The solution may be drastic, Vivier said, but with the animals headed toward extinction, "We don't have the numbers on the ground to see people and stop them killing the animals."

Already this year, a reconnaissance plane with surveillance equipment including thermal imaging began patrolling over Kruger park, according to the Africa's Mail & Guardian.

But Vivier said drones—unmanned and able to fly for 16 hours at 15,000 feet without refueling— would "change the rules of the game" for rangers, because infrared cameras could spot poachers at night.

"It can tell whether a man is carrying a shovel or firearm and whether he has his finger on the trigger or not," Vivier told The Guardian. 'We can see the poacher but he can't see us. We're good at arresting them when we know where they are. Otherwise it's like a needle in a haystack."

Vivier appealed to the US, UK and other countries to raise the approximately $9 million necessary to purchase the drones.

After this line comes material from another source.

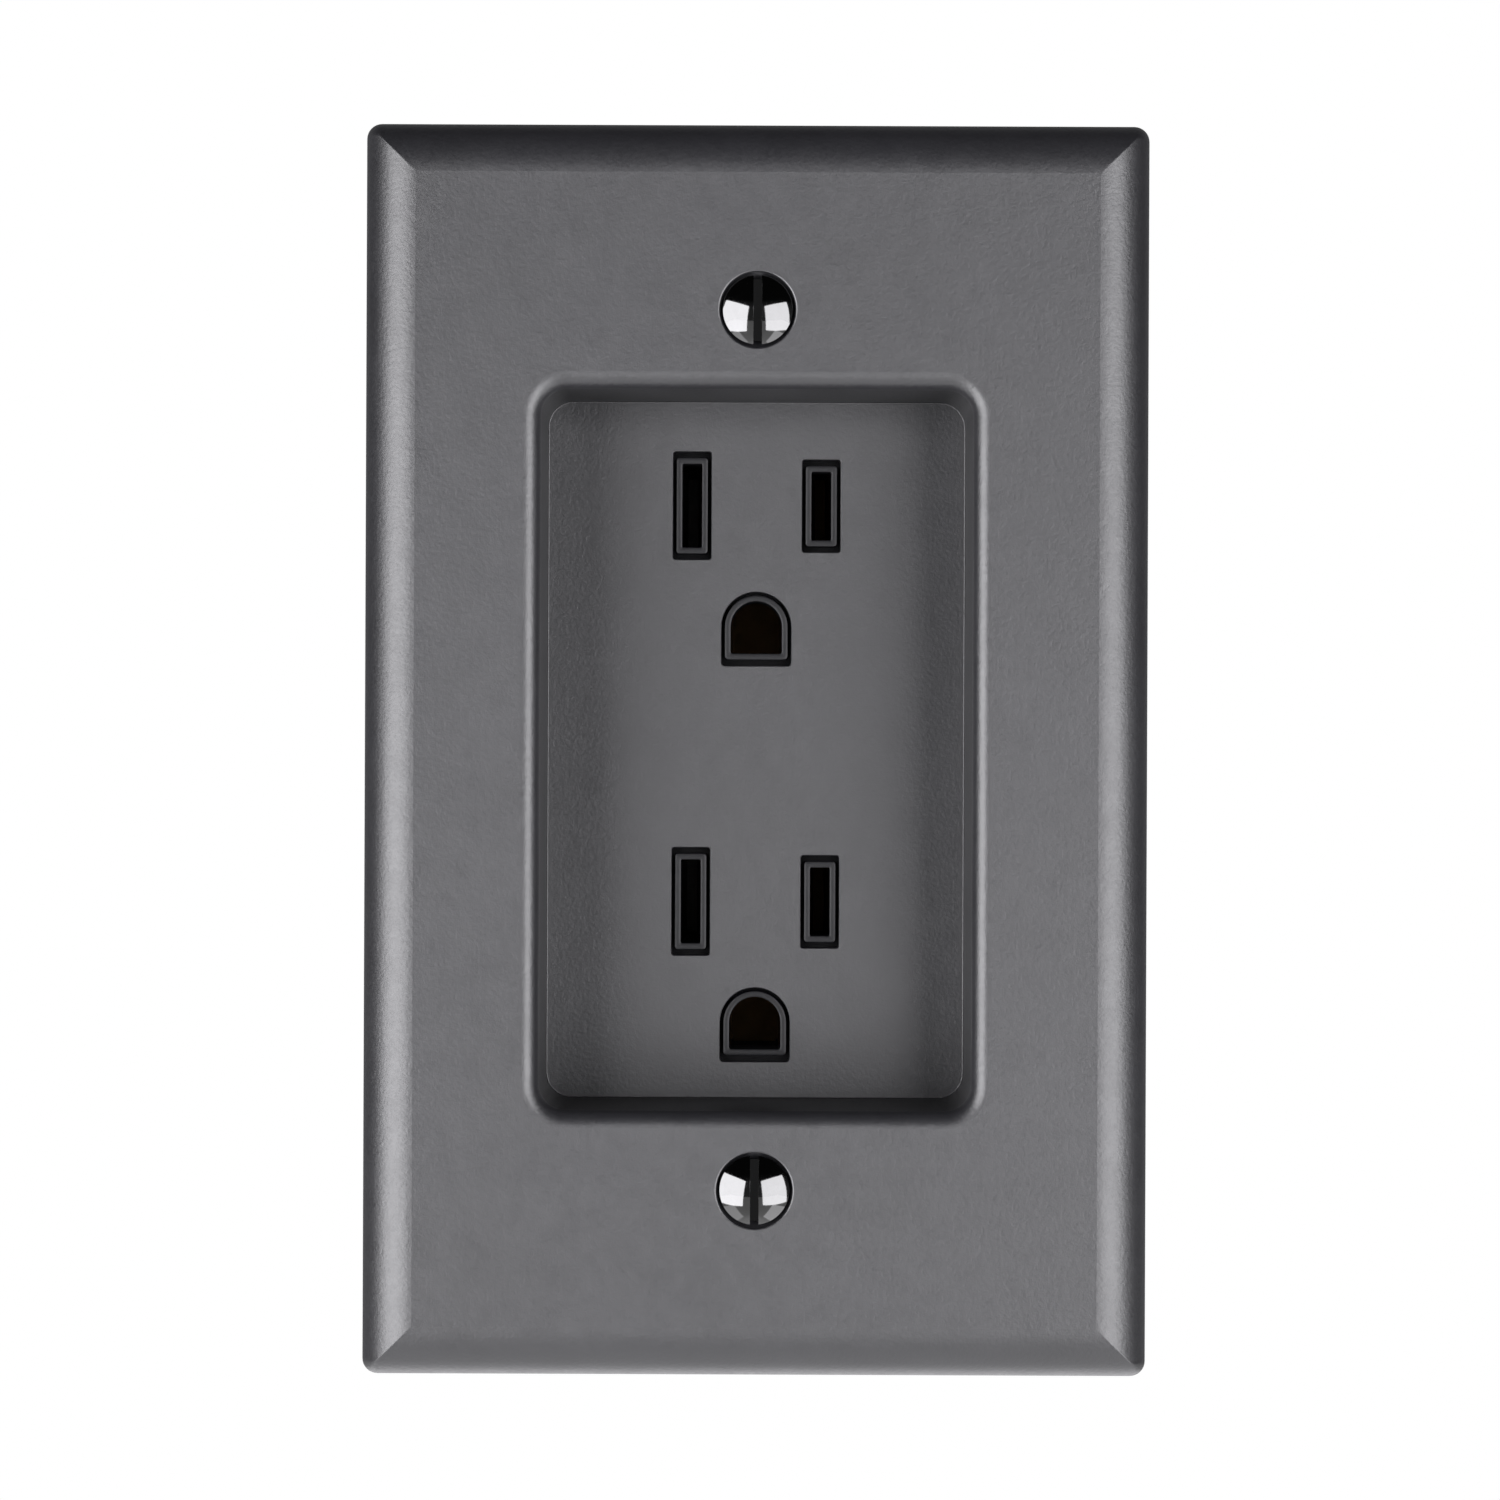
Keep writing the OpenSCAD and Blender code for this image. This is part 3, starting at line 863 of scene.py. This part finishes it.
class ThreadTree:
    """Geometry Nodes that cut a screw thread round a rod standing on the Z axis."""

    FLOATS = ("Length", "Pitch", "Crest", "Root", "Runout")
    COUNTS = ("Around", "Rows")
    RUNOUT = 0.5
    ROWS_PER_TURN = 10

    def __init__(self) -> None:
        """Builds the tree."""
        self.tree = bpy.data.node_groups.new("screw_thread", "GeometryNodeTree")
        face = self.tree.interface
        face.new_socket("Geometry", in_out="INPUT", socket_type="NodeSocketGeometry")
        kinds = dict.fromkeys(self.FLOATS, "Float") | dict.fromkeys(self.COUNTS, "Int") | {"Material": "Material"}
        self.ids: dict[str, str] = {}
        for name, kind in kinds.items():
            self.ids[name] = face.new_socket(name, in_out="INPUT", socket_type=f"NodeSocket{kind}").identifier
        face.new_socket("Geometry", in_out="OUTPUT", socket_type="NodeSocketGeometry")
        self._wire(NodeBench(self.tree))

    def _wire(self, bench: NodeBench) -> None:
        """Wires the nodes: a cylinder whose radius follows a triangle wave wound round it.

        Args:
            bench: the tree's bench.
        """
        given = bench.add("NodeGroupInput").outputs
        sizes = {"Vertices": given["Around"], "Side Segments": given["Rows"], "Radius": 1.0, "Depth": given["Length"]}
        rod = bench.add("GeometryNodeMeshCylinder", sizes)
        at = bench.add("ShaderNodeSeparateXYZ", {0: bench.add("GeometryNodeInputPosition").outputs[0]}).outputs
        turned = bench.math("DIVIDE", bench.math("ARCTAN2", at["Y"], at["X"]), 2 * math.pi)
        phase = bench.math("FRACT", bench.math("SUBTRACT", bench.math("DIVIDE", at["Z"], given["Pitch"]), turned))
        wave = bench.math("SUBTRACT", 1.0, bench.math("ABSOLUTE", bench.math("MULTIPLY_ADD", phase, 2.0, -1.0)))
        flat = bench.ramp(wave, 0.12, 0.88)
        half = bench.math("MULTIPLY", given["Length"], 0.5)
        left = bench.math("SUBTRACT", half, bench.math("ABSOLUTE", at["Z"]))
        ends = bench.ramp(bench.math("DIVIDE", left, given["Runout"]), 0.0, 1.0)
        depth = bench.math("SUBTRACT", given["Crest"], given["Root"])
        radius = bench.math("ADD", given["Root"], bench.math("MULTIPLY", bench.math("MULTIPLY", flat, ends), depth))
        x, y = (bench.math("MULTIPLY", at[axis], radius) for axis in "XY")
        spot = bench.add("ShaderNodeCombineXYZ", {0: x, 1: y, 2: at["Z"]}).outputs[0]
        cut = bench.add("GeometryNodeSetPosition", {"Geometry": rod.outputs["Mesh"], "Position": spot})
        lift = bench.add("ShaderNodeCombineXYZ", {2: half}).outputs[0]
        stood = bench.add("GeometryNodeTransform", {"Geometry": cut.outputs[0], "Translation": lift})
        real = bench.add("GeometryNodeRealizeInstances", {0: stood.outputs[0]})
        dressed = bench.add("GeometryNodeSetMaterial", {"Geometry": real.outputs[0], "Material": given["Material"]})
        bench.add("NodeGroupOutput", {0: dressed.outputs[0]})

    def rod(
        self, low: float, high: float, crest: float, root: float, finish: Finish, around: int = 36
    ) -> PIECE:
        """Makes one threaded rod.

        Args:
            low: height of its lower end, in mm.
            high: height of its upper end, in mm.
            crest: radius over the crests, in mm.
            root: radius at the bottom of the thread, in mm.
            finish: its finish.
            around: points round the rod.

        Returns:
            The rod, as a plain mesh.
        """
        piece = linked("threaded_rod", bpy.data.meshes.new("threaded_rod"))
        tool = piece.modifiers.new("thread", "NODES")
        tool.node_group = self.tree
        given = {
            "Length": (high - low) * MM,
            "Pitch": PITCH * MM,
            "Crest": crest * MM,
            "Root": root * MM,
            "Runout": self.RUNOUT * MM,
            "Around": around,
            "Rows": max(6, round((high - low) / PITCH * self.ROWS_PER_TURN)),
            "Material": finish.material(),
        }
        for name, value in given.items():
            tool[self.ids[name]] = value
        baked(piece)
        piece.data.transform(Matrix.Translation((0, 0, low * MM)))
        return piece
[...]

Earlier this month, Google donated $5 million to the World Wildlife Fund to purchase surveillance including drones to intercept poachers.

And drones are already used in Indonesia, Nepal and Florida to protect animals there and study invasive plants.

"We need this technology to put us in a position to catch the guys," Viviere said. "We need to do it before they kill the rhino."

Victims of US drone strikes in Pakistan, Afghanistan, Yemen, Somalia and elsewhere could not be reached for their comment.